[COLLECTED MATERIAL]
--------

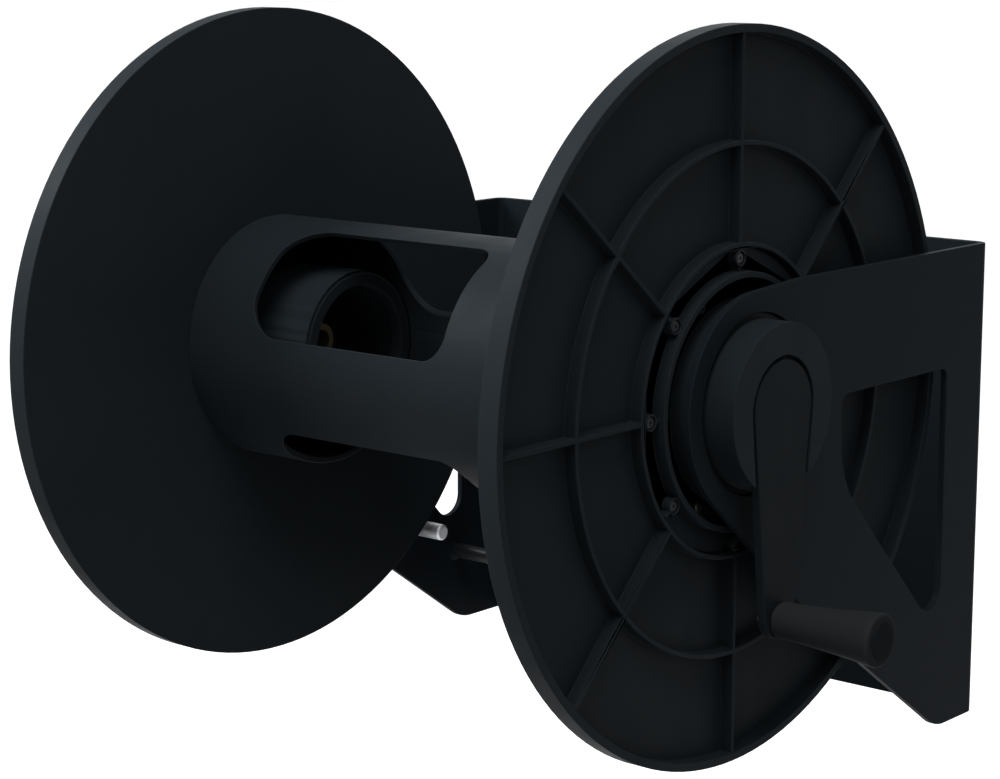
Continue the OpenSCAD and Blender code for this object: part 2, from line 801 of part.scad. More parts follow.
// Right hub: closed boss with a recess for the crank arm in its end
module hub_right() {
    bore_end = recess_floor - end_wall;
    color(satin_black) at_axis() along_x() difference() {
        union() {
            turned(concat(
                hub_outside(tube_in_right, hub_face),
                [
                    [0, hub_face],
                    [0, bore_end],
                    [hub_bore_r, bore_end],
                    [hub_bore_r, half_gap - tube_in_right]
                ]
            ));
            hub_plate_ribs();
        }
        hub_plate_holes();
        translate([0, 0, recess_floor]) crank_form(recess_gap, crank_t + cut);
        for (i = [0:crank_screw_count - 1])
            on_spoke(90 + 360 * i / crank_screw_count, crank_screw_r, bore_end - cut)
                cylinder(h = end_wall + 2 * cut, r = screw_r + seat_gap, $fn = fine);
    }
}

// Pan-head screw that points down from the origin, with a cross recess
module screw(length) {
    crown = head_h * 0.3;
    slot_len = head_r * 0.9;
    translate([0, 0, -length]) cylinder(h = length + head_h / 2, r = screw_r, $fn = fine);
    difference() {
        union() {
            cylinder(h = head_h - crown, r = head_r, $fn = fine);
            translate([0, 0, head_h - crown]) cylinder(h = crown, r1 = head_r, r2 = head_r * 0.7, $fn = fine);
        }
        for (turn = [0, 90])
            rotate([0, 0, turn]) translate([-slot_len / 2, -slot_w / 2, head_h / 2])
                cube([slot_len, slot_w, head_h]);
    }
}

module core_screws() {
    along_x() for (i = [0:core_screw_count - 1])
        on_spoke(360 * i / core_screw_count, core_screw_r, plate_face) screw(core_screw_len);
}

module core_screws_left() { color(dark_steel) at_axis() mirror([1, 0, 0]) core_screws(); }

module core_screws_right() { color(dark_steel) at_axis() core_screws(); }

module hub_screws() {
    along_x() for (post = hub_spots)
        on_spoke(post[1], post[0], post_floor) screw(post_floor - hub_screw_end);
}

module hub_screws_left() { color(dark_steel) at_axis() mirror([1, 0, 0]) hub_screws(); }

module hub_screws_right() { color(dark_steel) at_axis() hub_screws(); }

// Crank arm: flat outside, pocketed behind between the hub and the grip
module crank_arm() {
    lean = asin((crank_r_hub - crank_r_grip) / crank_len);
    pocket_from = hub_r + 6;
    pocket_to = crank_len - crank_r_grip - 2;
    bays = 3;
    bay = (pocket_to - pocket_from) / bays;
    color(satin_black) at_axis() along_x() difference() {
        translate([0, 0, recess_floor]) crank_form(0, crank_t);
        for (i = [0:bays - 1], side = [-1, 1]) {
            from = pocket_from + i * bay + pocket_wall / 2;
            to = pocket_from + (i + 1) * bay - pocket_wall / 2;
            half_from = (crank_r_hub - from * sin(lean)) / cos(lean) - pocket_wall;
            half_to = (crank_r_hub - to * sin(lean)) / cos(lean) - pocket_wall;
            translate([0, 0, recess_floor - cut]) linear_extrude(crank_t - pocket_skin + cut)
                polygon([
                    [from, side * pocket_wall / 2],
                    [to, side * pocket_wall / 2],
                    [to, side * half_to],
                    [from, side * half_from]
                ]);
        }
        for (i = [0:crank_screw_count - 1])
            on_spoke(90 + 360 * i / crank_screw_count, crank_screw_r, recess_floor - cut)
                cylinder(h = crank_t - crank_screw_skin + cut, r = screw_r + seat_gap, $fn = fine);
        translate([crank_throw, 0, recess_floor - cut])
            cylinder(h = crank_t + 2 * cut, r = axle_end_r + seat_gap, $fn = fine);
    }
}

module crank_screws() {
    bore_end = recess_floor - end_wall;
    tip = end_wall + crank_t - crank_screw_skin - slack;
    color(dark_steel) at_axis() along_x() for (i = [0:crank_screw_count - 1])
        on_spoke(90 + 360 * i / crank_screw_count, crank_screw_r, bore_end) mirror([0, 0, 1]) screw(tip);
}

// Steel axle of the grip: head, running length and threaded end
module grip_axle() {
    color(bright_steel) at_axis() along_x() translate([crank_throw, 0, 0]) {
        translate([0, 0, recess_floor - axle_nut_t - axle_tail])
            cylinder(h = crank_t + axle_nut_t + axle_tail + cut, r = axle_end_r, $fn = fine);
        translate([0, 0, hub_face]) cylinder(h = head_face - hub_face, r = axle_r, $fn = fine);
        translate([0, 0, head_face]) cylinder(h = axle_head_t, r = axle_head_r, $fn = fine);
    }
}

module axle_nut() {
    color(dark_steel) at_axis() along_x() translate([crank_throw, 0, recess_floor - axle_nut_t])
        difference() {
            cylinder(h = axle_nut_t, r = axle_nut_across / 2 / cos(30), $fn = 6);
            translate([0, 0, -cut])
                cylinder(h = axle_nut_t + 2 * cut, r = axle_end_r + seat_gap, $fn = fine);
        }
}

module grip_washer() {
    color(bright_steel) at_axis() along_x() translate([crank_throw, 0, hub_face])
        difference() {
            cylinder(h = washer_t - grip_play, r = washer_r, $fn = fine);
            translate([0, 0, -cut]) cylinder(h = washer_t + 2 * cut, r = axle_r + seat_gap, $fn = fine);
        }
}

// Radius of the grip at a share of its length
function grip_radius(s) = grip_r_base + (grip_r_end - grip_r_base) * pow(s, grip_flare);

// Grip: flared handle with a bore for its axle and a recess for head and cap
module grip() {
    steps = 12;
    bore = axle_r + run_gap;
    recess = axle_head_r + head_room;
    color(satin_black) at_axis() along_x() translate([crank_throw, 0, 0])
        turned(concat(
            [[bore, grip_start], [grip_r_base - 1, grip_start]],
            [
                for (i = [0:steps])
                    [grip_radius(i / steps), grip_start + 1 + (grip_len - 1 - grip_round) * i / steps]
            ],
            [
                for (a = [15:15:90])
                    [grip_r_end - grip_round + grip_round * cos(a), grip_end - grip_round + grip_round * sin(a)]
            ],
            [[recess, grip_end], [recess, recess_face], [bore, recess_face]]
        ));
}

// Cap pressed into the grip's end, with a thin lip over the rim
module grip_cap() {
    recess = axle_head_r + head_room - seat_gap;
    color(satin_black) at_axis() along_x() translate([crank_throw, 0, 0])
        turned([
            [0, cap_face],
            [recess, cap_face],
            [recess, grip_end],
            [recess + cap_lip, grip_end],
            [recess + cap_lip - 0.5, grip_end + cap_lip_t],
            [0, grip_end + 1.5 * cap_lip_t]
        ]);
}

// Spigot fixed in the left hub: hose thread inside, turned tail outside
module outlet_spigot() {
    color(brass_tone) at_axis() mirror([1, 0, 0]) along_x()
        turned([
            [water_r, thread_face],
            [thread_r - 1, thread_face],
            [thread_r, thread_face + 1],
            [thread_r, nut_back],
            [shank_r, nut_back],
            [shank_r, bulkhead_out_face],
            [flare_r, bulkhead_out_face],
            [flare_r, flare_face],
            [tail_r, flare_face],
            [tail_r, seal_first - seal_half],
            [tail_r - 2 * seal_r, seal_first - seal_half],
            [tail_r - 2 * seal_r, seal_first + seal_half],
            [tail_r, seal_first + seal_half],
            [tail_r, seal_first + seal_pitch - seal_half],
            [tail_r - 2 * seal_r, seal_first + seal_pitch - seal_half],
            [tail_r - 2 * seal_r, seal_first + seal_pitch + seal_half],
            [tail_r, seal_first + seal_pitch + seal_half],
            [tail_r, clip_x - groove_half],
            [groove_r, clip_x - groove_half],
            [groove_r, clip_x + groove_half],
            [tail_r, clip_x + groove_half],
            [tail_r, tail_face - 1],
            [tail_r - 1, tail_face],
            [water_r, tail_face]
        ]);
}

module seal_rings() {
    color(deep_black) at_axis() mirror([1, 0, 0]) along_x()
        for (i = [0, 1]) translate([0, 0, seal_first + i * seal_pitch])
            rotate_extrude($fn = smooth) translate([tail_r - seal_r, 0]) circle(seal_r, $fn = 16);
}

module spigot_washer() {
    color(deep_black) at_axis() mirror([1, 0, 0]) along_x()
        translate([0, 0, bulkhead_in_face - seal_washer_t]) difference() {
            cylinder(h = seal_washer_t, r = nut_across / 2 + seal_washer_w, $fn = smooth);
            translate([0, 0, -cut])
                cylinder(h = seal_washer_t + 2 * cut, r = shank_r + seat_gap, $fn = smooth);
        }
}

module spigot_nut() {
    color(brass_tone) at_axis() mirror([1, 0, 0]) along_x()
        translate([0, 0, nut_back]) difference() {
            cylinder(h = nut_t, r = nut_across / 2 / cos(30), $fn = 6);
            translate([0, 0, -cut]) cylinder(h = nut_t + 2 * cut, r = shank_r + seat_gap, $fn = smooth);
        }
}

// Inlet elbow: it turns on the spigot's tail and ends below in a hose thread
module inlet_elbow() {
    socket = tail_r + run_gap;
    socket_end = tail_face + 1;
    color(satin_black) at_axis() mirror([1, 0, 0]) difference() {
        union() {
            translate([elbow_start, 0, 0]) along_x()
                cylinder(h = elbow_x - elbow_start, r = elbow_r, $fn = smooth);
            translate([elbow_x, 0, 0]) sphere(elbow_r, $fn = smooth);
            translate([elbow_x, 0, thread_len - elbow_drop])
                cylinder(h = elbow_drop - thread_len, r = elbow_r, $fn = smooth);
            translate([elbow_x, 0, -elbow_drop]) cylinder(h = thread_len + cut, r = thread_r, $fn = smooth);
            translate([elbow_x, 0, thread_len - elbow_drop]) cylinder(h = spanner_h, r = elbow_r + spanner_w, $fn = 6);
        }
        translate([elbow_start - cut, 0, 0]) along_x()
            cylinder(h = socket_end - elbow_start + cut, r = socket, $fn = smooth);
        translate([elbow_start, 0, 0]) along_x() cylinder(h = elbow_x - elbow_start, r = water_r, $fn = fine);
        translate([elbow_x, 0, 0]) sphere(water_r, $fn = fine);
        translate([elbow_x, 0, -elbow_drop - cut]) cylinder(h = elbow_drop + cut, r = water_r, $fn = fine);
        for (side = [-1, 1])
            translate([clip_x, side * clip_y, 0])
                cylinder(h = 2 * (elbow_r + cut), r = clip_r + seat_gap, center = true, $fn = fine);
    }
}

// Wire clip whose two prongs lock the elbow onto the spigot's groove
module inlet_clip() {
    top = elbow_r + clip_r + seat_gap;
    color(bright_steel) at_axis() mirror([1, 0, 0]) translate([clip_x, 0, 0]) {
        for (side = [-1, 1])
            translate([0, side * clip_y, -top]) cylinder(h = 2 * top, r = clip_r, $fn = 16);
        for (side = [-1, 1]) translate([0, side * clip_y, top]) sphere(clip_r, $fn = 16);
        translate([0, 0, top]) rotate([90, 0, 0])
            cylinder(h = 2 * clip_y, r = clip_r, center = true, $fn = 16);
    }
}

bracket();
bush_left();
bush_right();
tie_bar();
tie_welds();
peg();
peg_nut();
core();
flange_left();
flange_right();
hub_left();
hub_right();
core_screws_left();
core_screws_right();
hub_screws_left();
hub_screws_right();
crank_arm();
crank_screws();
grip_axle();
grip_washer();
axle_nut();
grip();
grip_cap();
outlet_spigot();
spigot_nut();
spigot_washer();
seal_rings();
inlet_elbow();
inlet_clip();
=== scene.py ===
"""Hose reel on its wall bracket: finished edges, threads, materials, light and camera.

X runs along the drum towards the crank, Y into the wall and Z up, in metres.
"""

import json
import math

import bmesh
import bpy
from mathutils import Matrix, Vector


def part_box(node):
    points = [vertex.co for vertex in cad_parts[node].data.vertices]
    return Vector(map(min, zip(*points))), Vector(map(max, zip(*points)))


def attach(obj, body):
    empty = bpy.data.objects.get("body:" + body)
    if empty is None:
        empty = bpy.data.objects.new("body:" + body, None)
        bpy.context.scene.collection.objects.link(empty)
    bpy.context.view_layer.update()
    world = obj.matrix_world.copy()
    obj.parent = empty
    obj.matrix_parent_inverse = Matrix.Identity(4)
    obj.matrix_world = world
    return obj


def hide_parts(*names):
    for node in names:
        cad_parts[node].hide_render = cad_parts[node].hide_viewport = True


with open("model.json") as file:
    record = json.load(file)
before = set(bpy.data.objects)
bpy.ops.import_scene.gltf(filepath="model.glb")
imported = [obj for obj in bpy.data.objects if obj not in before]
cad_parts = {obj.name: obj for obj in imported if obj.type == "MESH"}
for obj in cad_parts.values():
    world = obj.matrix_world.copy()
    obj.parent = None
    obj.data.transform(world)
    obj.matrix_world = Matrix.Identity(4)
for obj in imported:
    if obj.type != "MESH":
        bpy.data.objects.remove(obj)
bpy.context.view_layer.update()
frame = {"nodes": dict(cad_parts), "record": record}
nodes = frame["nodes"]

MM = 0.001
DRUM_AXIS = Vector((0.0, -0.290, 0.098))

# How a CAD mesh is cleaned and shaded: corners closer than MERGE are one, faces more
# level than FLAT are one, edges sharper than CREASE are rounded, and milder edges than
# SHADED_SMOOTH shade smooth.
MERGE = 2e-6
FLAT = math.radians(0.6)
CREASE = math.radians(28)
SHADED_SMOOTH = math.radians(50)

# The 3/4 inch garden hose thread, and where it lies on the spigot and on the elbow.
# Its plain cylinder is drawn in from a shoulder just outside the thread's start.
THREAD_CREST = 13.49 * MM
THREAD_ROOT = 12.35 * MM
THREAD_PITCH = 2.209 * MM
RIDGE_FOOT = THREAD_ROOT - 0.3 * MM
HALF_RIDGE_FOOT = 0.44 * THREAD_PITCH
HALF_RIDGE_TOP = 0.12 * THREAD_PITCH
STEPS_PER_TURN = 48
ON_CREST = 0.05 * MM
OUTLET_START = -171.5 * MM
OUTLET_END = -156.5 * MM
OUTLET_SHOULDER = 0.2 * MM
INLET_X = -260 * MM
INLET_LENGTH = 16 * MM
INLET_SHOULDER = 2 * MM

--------

[SHORT PROBLEM]
List all lines where "return" occurs.

[REPLY TO THE EXERCISE]
    return Vector(map(min, zip(*points))), Vector(map(max, zip(*points)))
    return obj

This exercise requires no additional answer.